Informazioni che faticano a trovare spazio

Migranti “affondati” nell’Egeo dalla Guardia Costiera greca. Dodici afgani affogati a Farmakonisi. L’accusa dell’Unhcr raccolta da Melting Pot

Grecia – Naufragio Farmakonisi. La Guardia Costiera ha ucciso 12 migranti
Secondo l’Unhcr i testimoni accusano la Guardia Costiera greca di aver affogato alcuni migranti vicino l’isola di Famakonisi
Melting Pot Europa, 24-01-2014
Si ringrazia Atenecalling.org per la segnalazione e la traduzione da x-pressed
Secondo l’annuncio dell’UNHCR: “i testimoni sopravvissuti raccontano che la nave della Guardia Costiera stava trainando una barca piena di migranti a grande velocità verso le coste della Turchia, quando è accaduto il tragico incidente in mezzo al mare agitato. Gli stessi testimoni hanno detto che la gente gridava chiedendo aiuto, visto che nella barca c’erano molti bambini”.
Le organizzazioni internazionali hanno condannato diverse volte la pratica delle autorità greche per obbligare i migranti a tornare in Turchia.
L’UNHCR ha chiesto spiegazioni alle autorità greche sulla “sparizione” misteriosa di decine di migranti per colpa della polizia greca, su casi che hanno causato proteste internazionali contro il governo greco. In altri casi, i residenti delle isole periferiche hanno riferito che i migranti che dovevano essere trasferiti nei centri di accoglienza dei porti non sono mai arrivati.
Il comunicato dell’UNHCR
L’Alto Commissariato delle Nazioni Unite per i Rifugiati (UNHCR) è costernato per il naufragio di un’imbarcazione a largo delle coste greche nelle prime ore di ieri, che è costato la vita ad una donna e a un bambino. Sono ancora 10 le persone scomparse, tra loro bambini e ragazzi.
In base alle informazioni ricevute da alcuni dei 16 sopravvissuti e dalla Guardia Costiera Greca, l’imbarcazione aveva a bordo 26 afghani e 2 siriani ed è stata intercettata nel Mar Egeo del sud poco dopo mezzanotte a seguito di un guasto meccanico, apparentemente diretta dalla Turchia alla Grecia. La barca, con tutte le 28 persone ancora a bordo, si è capovolta mentre veniva scortata da un vessillo della Guardia Costiera. I sopravvissuti, che ora si trovano nell’isola di Leros, hanno riferito all’UNHCR che al momento del naufragio, l’imbarcazione era scortata verso la Turchia.
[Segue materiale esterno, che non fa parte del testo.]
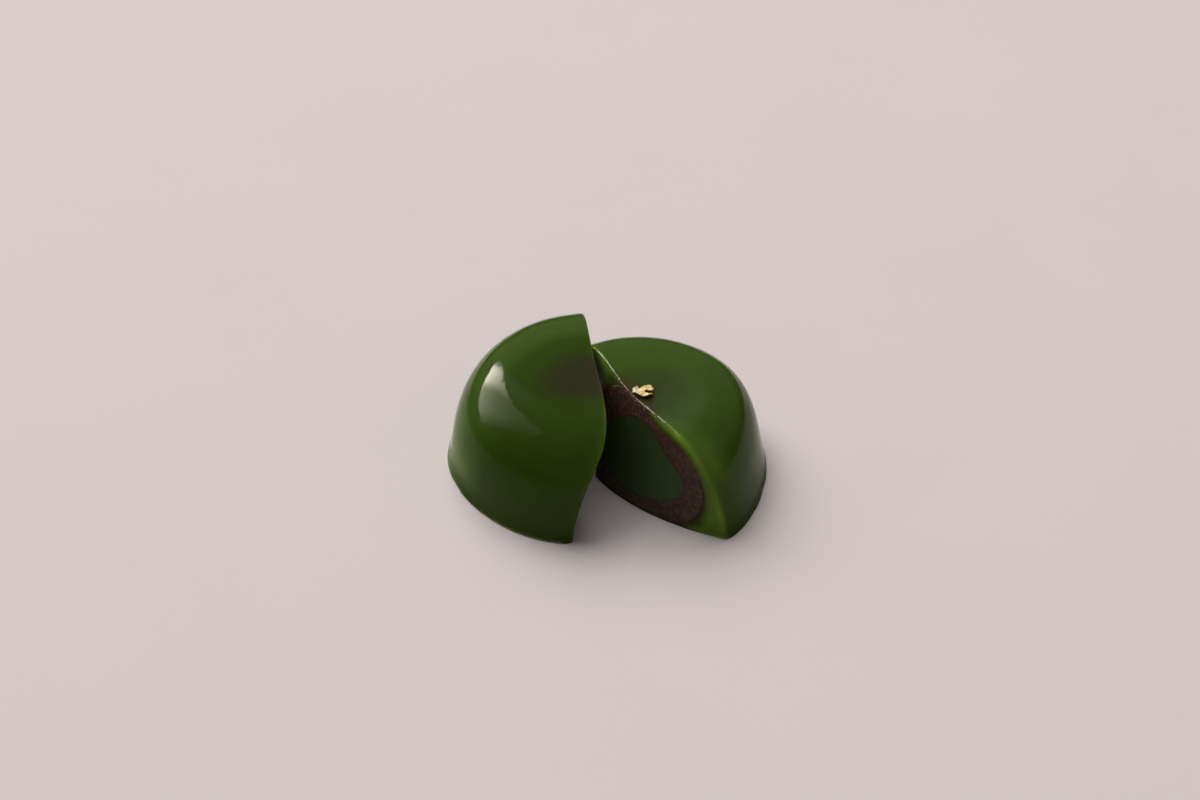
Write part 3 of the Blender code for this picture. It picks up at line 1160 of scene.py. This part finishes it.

“L’UNHCR esorta le autorità a indagare su questo incidente e sul motivo per cui queste vite siano state perse su un’imbarcazione che già era a rimorchio”, ha dichiarato Laurens Jolles, Delegato UNHCR per il Sud Europa. “Inoltre i sopravvissuti devono essere rapidamente trasferiti in altre località, così da poter rispondere in maniera più adeguata alle loro necessità.”
Quello di martedì è il primo incidente di questo genere nel 2014, e l’ultimo di una lunga serie di tragedie nel Mediterraneo, che coinvolgono persone in fuga via mare verso l’Europa. Il 3 ottobre 2013, in Italia, più di 360 persone sono morte in un naufragio a largo dell’isola di Lampedusa. A questo sono seguiti diversi altri incidenti mortali nelle settimane successive.
Le traversate irregolari del mar Mediterraneo generalmente coinvolgono flussi migratori misti di migranti e richiedenti asilo, tuttavia, a causa dei conflitti in Siria e nel Corno d’Africa è stato registrato un aumento delle morti di persone in fuga da guerre e dalle persecuzioni.
Nel 2013, circa 40.000 persone sono arrivate irregolarmente in Italia, Malta e Grecia via mare. Nel 2011, durante la crisi in Libia, gli arrivi erano stati più di 60.000. Le traversate irregolari del Mediterraneo si verificano in genere tra marzo e ottobre, nei mesi primaverili ed estivi, ma quest’anno stanno proseguendo anche durante l’inverno, nonostante condizioni meteorologiche estreme. Finora, solo in Italia, sono arrivate via mare oltre 1.700 persone.
L’UNHCR ha esortato l’Unione Europea e ad altri governi a collaborare per ridurre il numero di morti di persone che intraprendenono queste pericolose traversate nel Mediterraneo e nelle altre principali frontiere marine del mondo, continuando a rafforzare le operazioni di ricerca e soccorso ma anche attraverso la creazione di canali di migrazione legale alternativi a questi pericolosi movimenti irregolari.